2023/10/10

⚫︎嘘と妄想は相容れない。たとえば、ある種の病をもつ人にとって、妄想は現実以上に決定的に現実的であろう。妄想は「現実(真実)」として、直接的に脳に刻み込まれるように書き込まれる。我々は、信じられない場面に立ち会うと、目を疑い、耳を疑うが、妄想は、そのような「疑う」という距離感を許さない。妄想を持つ者にとって、妄想を疑う自由は剥奪されている。妄想こそが世界の真実であり、それは、疑うことのできない決定的な神の声として降臨する。だが問題なのは、その「真実」が、他者たちの「現実」と食い違い、他者と共有不可能なものであるというところだ。しかし「嘘」は違う。人は、他者に向かって嘘をつく。そして、人は、それが「現実」と異なることだと知っていて、意識的にそれとは異なる「嘘」をつく。嘘は嘘だと自覚され、嘘をつく主体は、その嘘をコントロールしていると思っている。だが実は、「嘘」こそが主体をコンロールしている。人は、意識的に嘘をつき、(他者に向けて)嘘をコントロールしているつもりでいながら、嘘に導かれ、嘘こそが(別の通路を通じて)その主体の真実を赤裸々に語ってしまっている。「すみれにはおばけが見えた」(鴻池留衣 )のリアリティは、妄想のリアリティではなく、嘘のリアリティだと思われる。

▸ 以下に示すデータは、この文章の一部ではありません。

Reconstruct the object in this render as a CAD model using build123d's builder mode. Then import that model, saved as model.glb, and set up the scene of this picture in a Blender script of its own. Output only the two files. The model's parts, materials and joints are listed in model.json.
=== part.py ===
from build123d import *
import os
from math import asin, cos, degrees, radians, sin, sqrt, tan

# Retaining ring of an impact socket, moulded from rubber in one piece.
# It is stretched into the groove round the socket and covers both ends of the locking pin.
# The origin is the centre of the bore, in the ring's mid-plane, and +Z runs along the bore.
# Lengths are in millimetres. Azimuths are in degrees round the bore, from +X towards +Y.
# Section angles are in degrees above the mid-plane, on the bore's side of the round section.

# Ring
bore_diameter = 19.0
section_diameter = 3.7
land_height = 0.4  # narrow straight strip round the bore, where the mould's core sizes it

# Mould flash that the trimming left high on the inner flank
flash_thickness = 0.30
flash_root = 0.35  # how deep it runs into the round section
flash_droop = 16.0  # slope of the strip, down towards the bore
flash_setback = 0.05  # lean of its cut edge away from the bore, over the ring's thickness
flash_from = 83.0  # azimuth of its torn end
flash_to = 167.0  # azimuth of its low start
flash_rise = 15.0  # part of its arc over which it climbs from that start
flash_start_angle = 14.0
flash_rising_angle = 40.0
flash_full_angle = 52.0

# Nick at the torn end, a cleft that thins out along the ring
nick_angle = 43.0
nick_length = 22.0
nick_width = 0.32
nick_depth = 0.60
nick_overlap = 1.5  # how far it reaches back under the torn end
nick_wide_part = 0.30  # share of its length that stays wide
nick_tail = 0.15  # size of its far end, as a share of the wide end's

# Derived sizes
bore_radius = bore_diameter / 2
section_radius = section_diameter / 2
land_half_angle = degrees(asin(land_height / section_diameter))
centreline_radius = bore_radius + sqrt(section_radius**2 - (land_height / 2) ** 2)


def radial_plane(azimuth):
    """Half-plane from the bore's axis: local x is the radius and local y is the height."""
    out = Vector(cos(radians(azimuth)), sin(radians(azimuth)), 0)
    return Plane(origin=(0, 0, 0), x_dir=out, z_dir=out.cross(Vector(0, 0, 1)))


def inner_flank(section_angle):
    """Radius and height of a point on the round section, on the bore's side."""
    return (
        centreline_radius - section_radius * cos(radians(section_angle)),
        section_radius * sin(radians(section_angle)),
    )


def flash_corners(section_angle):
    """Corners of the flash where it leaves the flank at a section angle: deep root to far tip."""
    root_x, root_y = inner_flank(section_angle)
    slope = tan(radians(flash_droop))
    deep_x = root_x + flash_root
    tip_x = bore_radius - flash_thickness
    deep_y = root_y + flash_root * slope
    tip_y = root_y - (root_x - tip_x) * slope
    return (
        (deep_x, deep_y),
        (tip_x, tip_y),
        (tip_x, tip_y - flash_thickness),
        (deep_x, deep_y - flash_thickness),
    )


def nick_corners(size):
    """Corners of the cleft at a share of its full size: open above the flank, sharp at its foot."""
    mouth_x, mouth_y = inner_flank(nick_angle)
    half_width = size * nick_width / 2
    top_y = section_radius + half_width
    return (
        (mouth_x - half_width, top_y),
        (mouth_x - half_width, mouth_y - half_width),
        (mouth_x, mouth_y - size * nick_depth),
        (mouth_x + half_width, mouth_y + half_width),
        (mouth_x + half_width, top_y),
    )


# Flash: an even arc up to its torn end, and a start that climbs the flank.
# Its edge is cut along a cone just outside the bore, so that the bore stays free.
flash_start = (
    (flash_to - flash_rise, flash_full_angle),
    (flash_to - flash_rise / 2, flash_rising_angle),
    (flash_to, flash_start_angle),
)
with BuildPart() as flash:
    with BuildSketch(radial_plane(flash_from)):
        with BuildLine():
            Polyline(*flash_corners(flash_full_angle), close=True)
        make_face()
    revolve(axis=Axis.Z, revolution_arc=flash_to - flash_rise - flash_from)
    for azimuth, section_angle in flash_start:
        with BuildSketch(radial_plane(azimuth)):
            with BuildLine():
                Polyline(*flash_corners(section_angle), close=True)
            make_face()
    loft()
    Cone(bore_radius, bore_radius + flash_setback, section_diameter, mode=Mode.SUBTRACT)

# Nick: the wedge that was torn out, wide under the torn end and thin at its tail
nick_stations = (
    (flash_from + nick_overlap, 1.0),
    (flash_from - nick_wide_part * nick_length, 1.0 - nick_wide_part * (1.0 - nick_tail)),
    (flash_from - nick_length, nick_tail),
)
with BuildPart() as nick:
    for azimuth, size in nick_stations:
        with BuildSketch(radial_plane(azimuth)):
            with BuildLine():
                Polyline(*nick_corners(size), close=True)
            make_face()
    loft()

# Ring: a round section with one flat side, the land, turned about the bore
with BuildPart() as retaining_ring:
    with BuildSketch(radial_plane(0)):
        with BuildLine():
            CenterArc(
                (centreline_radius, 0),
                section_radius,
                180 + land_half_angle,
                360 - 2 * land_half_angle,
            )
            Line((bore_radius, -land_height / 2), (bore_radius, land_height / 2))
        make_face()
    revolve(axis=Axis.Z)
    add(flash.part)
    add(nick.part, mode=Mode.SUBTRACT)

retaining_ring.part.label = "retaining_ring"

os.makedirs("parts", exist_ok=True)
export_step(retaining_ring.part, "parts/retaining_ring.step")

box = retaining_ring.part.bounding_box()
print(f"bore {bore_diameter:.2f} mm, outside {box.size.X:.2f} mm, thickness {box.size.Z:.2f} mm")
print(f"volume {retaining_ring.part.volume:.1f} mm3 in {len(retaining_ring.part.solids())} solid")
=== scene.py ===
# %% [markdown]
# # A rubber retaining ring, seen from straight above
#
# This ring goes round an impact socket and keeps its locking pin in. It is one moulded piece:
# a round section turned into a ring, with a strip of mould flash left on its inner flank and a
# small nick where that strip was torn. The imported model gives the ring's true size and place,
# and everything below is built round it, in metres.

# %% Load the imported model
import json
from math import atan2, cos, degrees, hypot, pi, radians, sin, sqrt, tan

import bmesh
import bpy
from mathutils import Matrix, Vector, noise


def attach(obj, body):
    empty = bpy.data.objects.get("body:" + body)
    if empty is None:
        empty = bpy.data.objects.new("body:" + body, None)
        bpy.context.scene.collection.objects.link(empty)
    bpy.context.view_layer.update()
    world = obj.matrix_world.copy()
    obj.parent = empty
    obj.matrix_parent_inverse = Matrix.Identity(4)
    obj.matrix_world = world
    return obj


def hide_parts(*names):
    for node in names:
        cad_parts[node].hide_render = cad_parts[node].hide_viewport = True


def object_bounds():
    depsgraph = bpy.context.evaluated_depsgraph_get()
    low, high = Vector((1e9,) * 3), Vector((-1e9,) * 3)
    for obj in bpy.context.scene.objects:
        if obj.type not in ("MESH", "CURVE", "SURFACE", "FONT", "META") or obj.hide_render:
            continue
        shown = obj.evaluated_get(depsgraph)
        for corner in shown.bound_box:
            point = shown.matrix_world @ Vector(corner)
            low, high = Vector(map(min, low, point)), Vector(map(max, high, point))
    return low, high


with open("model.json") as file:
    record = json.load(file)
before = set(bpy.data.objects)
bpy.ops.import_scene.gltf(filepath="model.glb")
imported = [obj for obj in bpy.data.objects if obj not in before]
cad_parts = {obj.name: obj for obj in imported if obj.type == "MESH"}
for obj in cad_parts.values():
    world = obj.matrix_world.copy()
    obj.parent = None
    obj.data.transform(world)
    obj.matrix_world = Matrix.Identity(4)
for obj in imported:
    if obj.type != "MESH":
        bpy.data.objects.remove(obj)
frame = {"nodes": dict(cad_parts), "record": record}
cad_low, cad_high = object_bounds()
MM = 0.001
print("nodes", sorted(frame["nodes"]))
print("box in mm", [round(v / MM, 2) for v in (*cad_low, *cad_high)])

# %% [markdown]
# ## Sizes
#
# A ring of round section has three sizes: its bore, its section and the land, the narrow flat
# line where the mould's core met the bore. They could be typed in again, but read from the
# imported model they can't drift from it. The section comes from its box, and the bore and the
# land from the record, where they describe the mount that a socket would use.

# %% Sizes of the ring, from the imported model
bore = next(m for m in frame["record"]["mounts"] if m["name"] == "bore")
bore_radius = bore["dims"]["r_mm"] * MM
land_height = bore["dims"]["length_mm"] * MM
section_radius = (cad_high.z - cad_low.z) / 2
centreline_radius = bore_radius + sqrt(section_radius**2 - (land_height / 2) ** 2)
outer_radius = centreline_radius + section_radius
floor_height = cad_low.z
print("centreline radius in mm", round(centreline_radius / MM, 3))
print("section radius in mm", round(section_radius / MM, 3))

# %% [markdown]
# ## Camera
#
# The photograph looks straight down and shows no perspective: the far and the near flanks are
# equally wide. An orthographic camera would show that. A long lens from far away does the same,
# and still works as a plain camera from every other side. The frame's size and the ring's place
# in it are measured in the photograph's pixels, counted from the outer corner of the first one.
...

(例えば、デイヴィット・リンチは、嘘のリアリティではなく、妄想のリアリティなのだと思う。)

⚫︎(以下、「すみれにはおばけが見えた」の決定的なネタバレを含みます。)

「すみれにはおばけが見えた」の重要なシーンの一つに、小説家である拓哉が、タレントである異父妹のすみれが出ているバラエティ番組を観るところがある。すみれはそこで、子供の頃に「お兄ちゃん」と結婚しようと約束したというエピソードを語る。それは、いかにも子供らしい、可愛らしい、他愛のないエピソードとして、その場に好意的に受け入れられる。しかしそのエピソードが、小学校五年生という、「兄と結婚する」などということを無邪気に語る年齢ではない時のものであることが知られ、場の空気は変化する。さらにその時、兄が大学一年であったことを告げると《観覧席から穏やかな悲鳴が上がる》。それを観ている兄の拓哉は、テレビを観ている視聴者の多くが同様の反応をしただろうと推測し、それが《彼女の兄への生理的嫌悪の表明》だろうと、有名人で嘘つきの妹を持つことのリスクの大きさを恐怖する。

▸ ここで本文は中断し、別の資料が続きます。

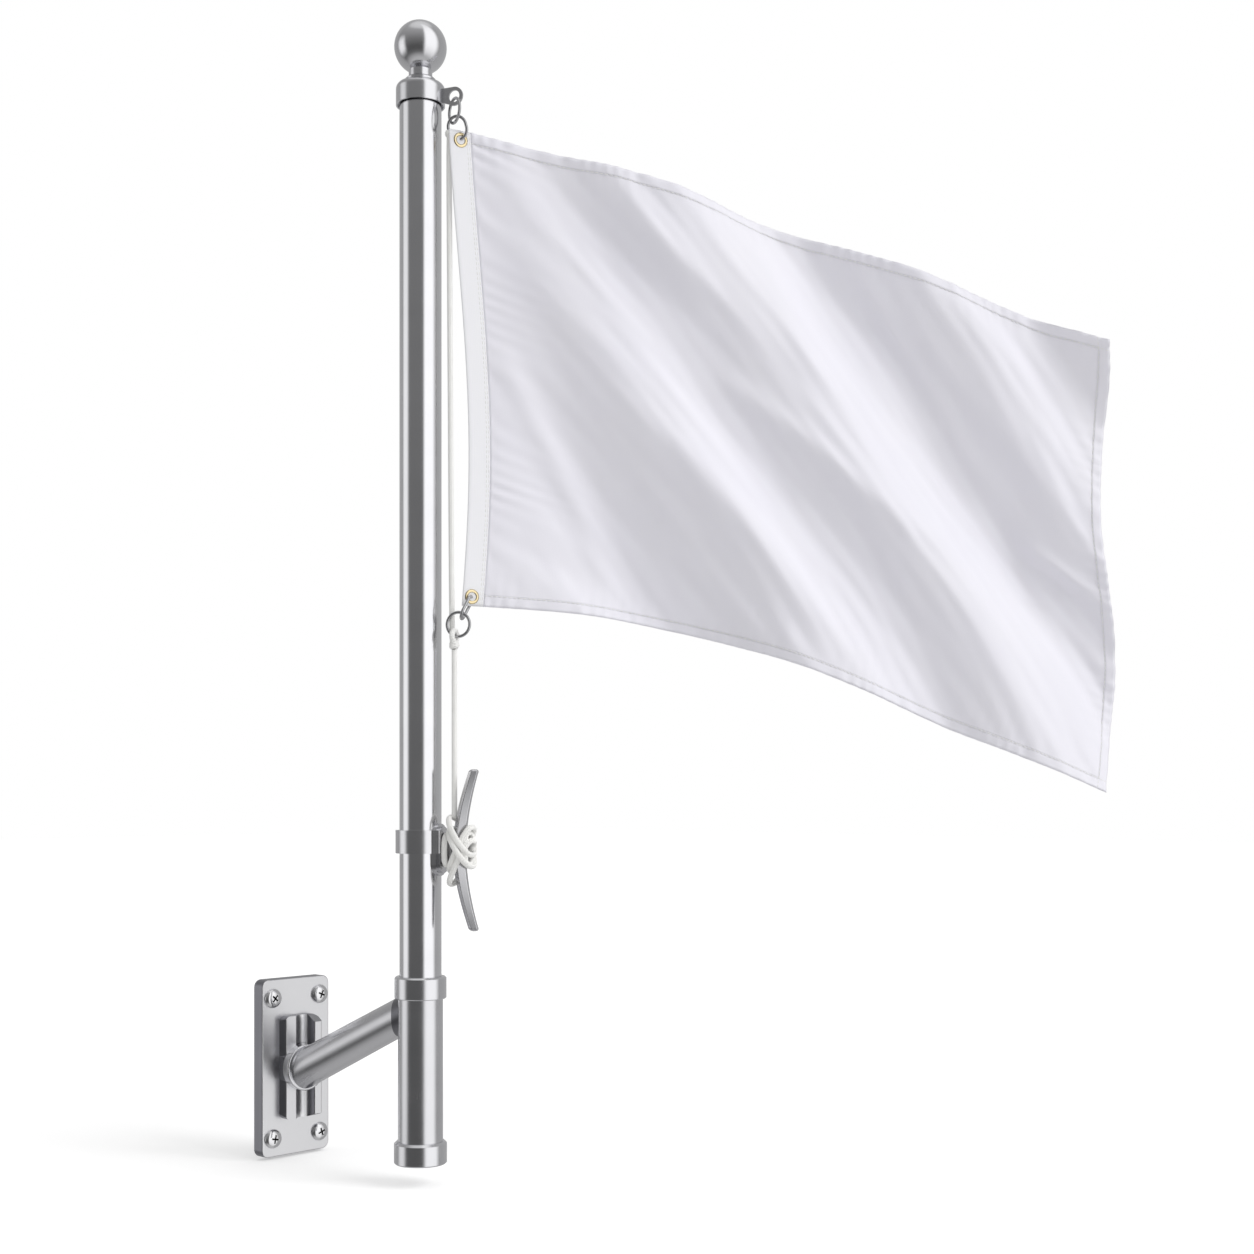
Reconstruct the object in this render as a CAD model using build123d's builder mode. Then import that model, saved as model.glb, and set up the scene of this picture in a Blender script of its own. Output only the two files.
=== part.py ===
from build123d import *
import math
import os

# Small wall-mounted flagpole: wall plate and boss, rising arm, upright socket, pole with
# ball finial, horn cleat on a clamp band, halyard, rings and a small flag.
# The origin is on the wall, at the middle of the plate's back face. The object stands
# off the wall toward -Y, and +Z is up.

# Wall plate and its screw holes
plate_width = 53.0
plate_height = 115.0
plate_thickness = 9.0
plate_corner = 5.0
plate_edge = 0.8
screw_spacing_across = 37.0
screw_spacing_up = 91.0
screw_hole_diameter = 6.6

# Boss on the plate: a low strip, a hollow trough and a taller rib with sloped ends
boss_width = 26.4
boss_height = 67.0
boss_corner = 4.0
boss_draft = 0.7
boss_edge = 1.0
boss_strip = 6.6
boss_trough = 3.0
boss_rib = 11.4
rib_width = 6.6
rib_flank = 0.7
rib_foot = 4.2
rib_top_slope = 4.6
rib_bottom_slope = 2.4
strip_width = 8.8

# Arm and its ring
standoff = 135.0
arm_rise = 49.5
arm_root_diameter = 25.0
arm_tip_diameter = 22.2
arm_wall = 2.0
ring_flange_diameter = 30.2
ring_flange_thickness = 5.6
ring_flange_edge = 1.0
ring_seat = 2.0
saddle_reach = 4.5
saddle_proud = 0.5

# Pole, socket, collar and cap
pole_diameter = 25.4
pole_wall = 1.5
pole_top = 603.0
socket_clearance = 0.1
socket_wall = 0.8
collar_bottom = 54.2
collar_height = 13.4
collar_diameter = 31.4
collar_seat = 8.0
collar_lip = 1.0
cap_bottom = -45.9
cap_height = 13.6
cap_floor = 2.5
cap_diameter = 32.0
cap_lip = 1.4
cap_edge = 0.8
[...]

小説を最後まで読むと、まさにこの、すみれが小学五年生で拓哉が大学一年生の時に起きた決定的な「事件」が、この小説のあらゆる場面の裏で響いているのだということがわかり、この場面がそれを暗に表現する兆候的な場面であることがわかる。ごく表面的に読めば、これはすみれが自らの欲望を「嘘」を通して語っていることになるが、その場面を兄がテレビで観ているということは、兄にとっての秘められた欲望が、内と外とが反転することで露わになって他者に筒抜けになっているのではないかと、兄が恐怖しているという場面だとも言える。もしかすると自覚さえもないのかもしれない、自らの後ろめたい欲望(あるいは隠された「事実」)がテレビを通じてだだ漏れに拡散されているのではないか、と。

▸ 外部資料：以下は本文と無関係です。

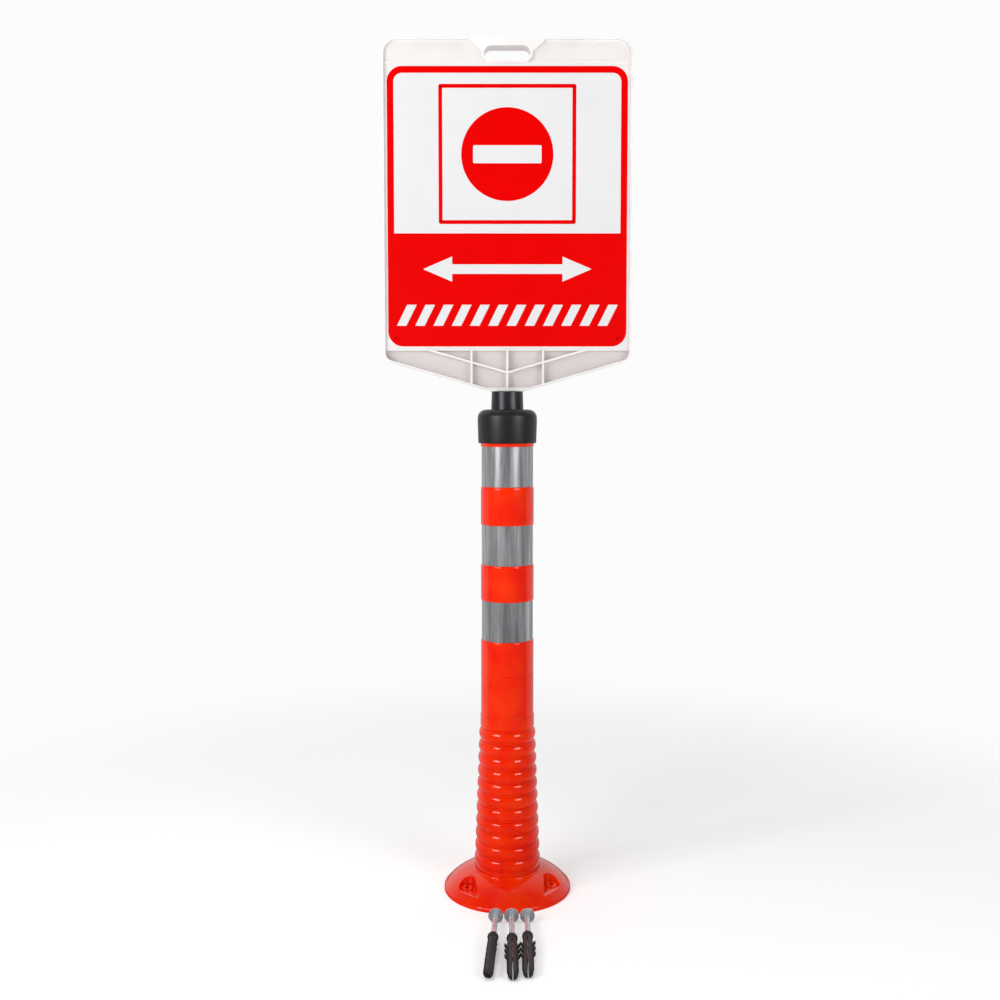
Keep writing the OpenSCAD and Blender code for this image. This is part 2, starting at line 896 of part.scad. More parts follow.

小説のラストでは、すみれが小学五年生、拓哉が大学一年生のときに、すみれがついた「嘘」が、拓哉を死に追いやったということになっている。しかしここで、すみれが本当に嘘をついているのかどうかが、よくわからない。この嘘は、たんに「すみれにとっての事実(欲望)」であるに過ぎないのか。だが、これがたんに嘘であれば、拓哉は死ぬ必要はないのではないか。むしろ、この小説に書かれていることこそ嘘であり、すみれの嘘こそが真実であるかもしれない。この決定不可能性が、この小説の最も怖いところなのではないか。この小説全体の「作者」であるすみれは、自分自身に「嘘つき」という役を割り振ることで、(強く慕っている)兄の行為を隠蔽しようとしていると考えることもできるのだ。

だが、この、すみれによる隠蔽行為(すみれの嘘)こそが、むしろ兄の欲望を露わに表現してしまっているとも言える。これがこの小説のヤバいところだと思う。

(この小説が、拓哉とすみれという、相互包摂的な二重の視点を持つということは、ここで描かれる欲望のありようや行為そのものもまた、相互貫入的に構成されており、どちらか一方の主体に還元できないということではあるのだが。)

⚫︎Wikipediaの鴻池留衣の項に、好きな小説は『春琴抄』と書いてあって、ああ、と思った。